→ THE PROBLEM
Copy whichever lines contain the string "axes".
[GIVEN ENTRIES start]
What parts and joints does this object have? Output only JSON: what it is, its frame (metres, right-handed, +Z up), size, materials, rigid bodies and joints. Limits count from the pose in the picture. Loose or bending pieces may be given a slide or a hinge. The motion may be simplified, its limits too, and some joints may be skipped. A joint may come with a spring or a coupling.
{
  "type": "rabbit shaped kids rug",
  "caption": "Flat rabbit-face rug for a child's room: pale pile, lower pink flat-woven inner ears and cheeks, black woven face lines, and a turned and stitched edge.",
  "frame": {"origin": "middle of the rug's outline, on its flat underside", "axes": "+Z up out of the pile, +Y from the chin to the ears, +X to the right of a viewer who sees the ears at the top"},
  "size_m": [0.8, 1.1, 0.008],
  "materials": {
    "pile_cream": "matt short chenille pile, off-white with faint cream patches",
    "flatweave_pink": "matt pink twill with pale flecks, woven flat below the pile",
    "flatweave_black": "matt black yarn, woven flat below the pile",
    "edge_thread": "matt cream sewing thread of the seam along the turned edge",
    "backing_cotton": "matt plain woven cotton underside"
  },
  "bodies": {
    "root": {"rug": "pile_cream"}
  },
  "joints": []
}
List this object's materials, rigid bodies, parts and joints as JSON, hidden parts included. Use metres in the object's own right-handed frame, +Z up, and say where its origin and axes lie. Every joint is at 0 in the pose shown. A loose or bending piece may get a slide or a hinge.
[GIVEN ENTRIES end]
[GIVEN ENTRIES start]
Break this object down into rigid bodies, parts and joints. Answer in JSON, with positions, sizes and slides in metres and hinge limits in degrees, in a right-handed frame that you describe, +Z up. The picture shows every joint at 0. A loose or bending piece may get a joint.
[GIVEN ENTRIES end]
→ RESULT
  "frame": {"origin": "middle of the rug's outline, on its flat underside", "axes": "+Z up out of the pile, +Y from the chin to the ears, +X to the right of a viewer who sees the ears at the top"},
List this object's materials, rigid bodies, parts and joints as JSON, hidden parts included. Use metres in the object's own right-handed frame, +Z up, and say where its origin and axes lie. Every joint is at 0 in the pose shown. A loose or bending piece may get a slide or a hinge.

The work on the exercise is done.